A log-in process can be instigated to identify the GUI 76 with the requesting hotel 40. Multiple hotels can be connected to the residential infrastructure and separately identified through the log-in process. Preferably, the GUI 76 at one hotel 40 is prohibited from accessing data on the head-end unit 30 relating to the residential subscribers 16,18 or other hotels. The GUI 76 can be configured with affiliations. The affiliations permit an affiliated GUI 76 to access data stored at the head-end unit 30 for other hotels that are in an affiliated hotel chain, for example.

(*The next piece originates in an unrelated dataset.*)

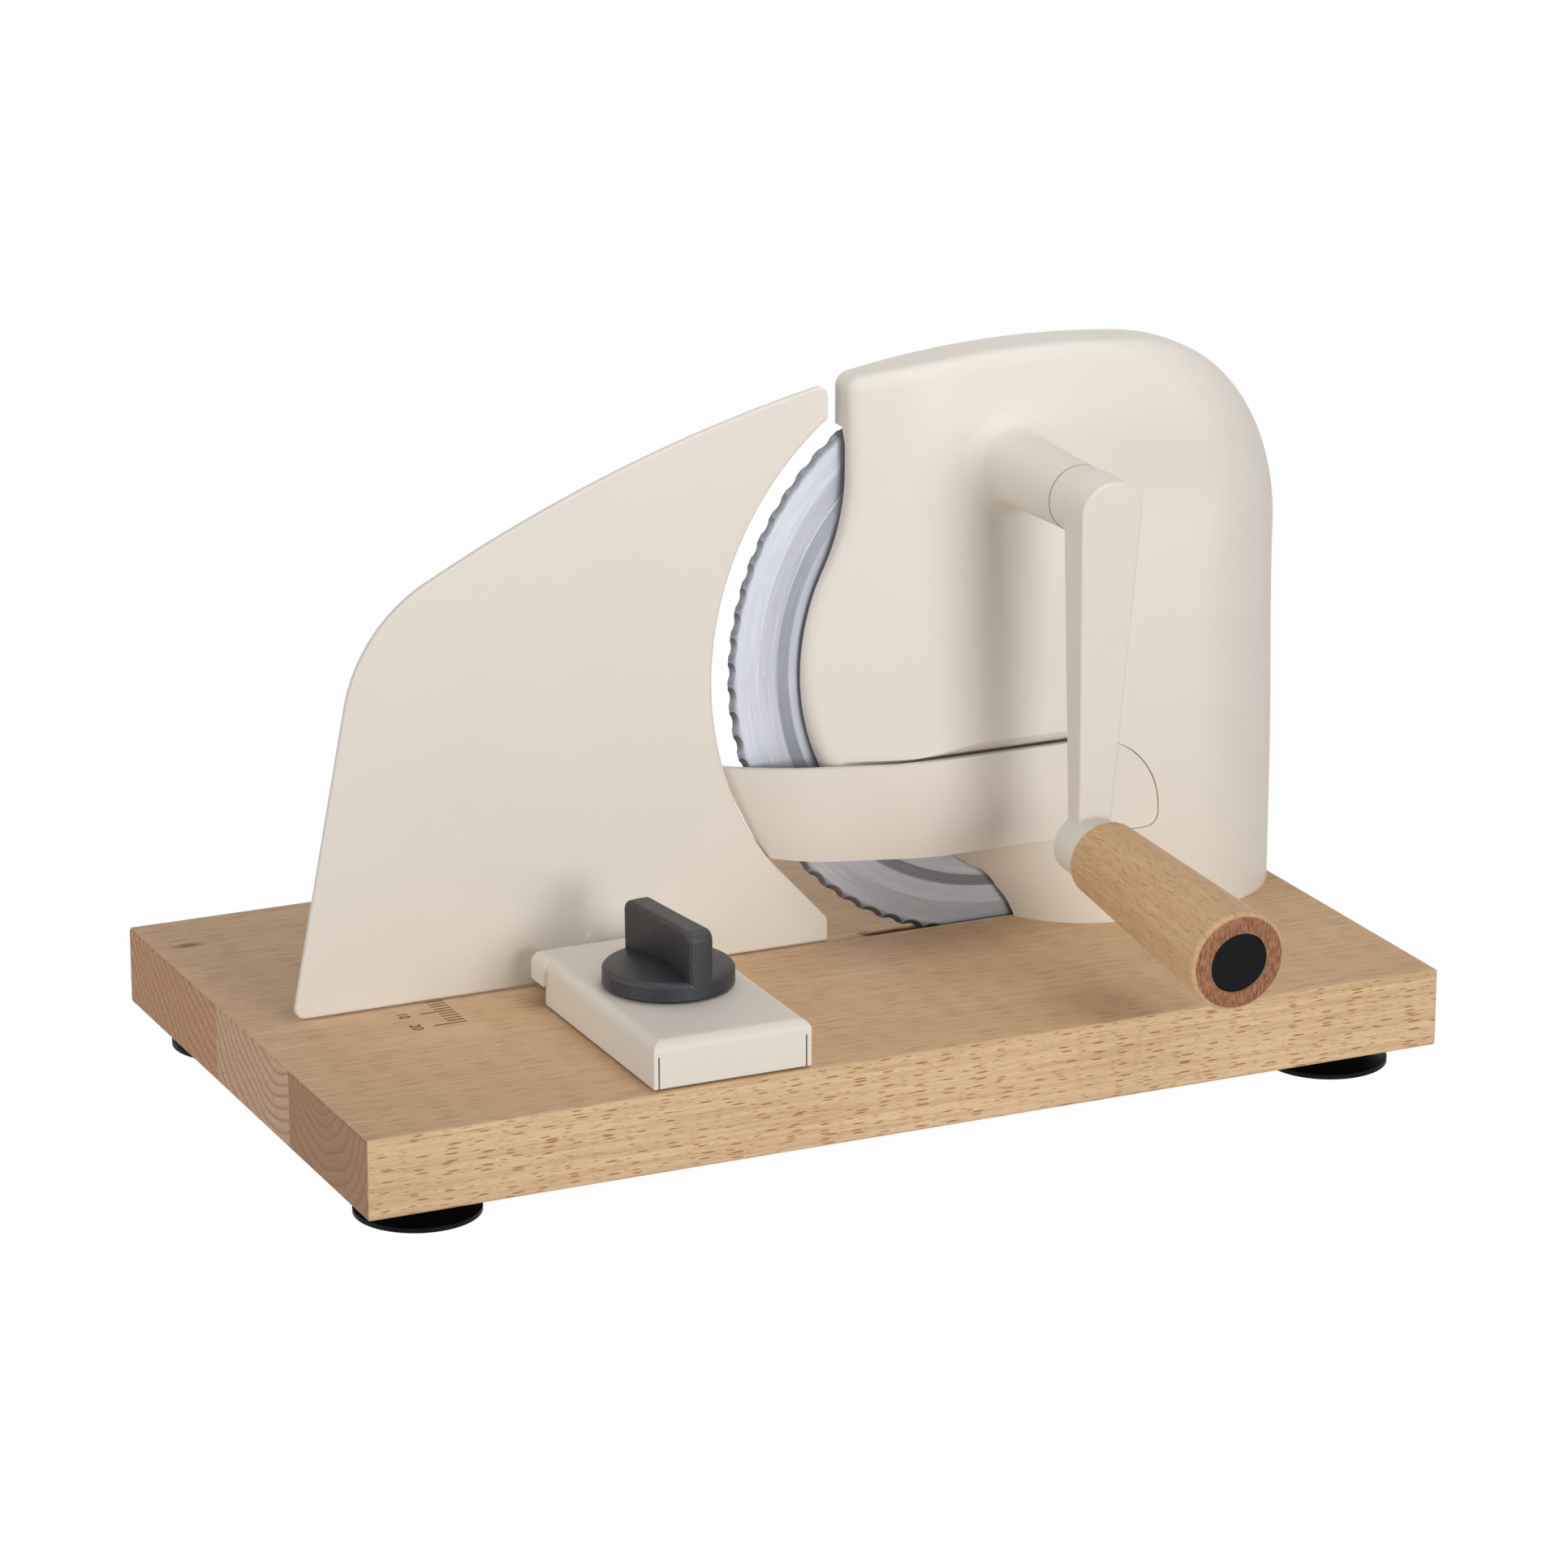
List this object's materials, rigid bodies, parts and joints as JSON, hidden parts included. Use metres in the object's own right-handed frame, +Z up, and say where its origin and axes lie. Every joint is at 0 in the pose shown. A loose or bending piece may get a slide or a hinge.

The GUI 76 is preferably at least configured to calculate a bill for the usage of media services based on the in-room media usage data stored at the head-end unit 30 for each STB 46, 48, 50, 52, and 54. The hotel 40 can then charge the customer at checkout for any media services not already included in the room charge, such as the pay-per-use media services. The ability for the hotel 40 to charge the customers on a daily basis at checkout is advantageous as it allows the hotel to recoup the fees it will pay the media provider when the hotel is billed at the end of the month. Moreover, the GUI 76, computer 78, and router 74 are relatively inexpensive items which the hotel 40 can purchase in a cost-effective manner. The present invention in this manner provides a cost-effective method and system for providing the media signals to the hotel 40.

While embodiments of the invention have been illustrated and described, it is not intended that these embodiments illustrate and describe all possible forms of the invention. Rather, the words used in the specification are words of description rather than limitation, and it is understood that various changes may be made without departing from the spirit and scope of the invention.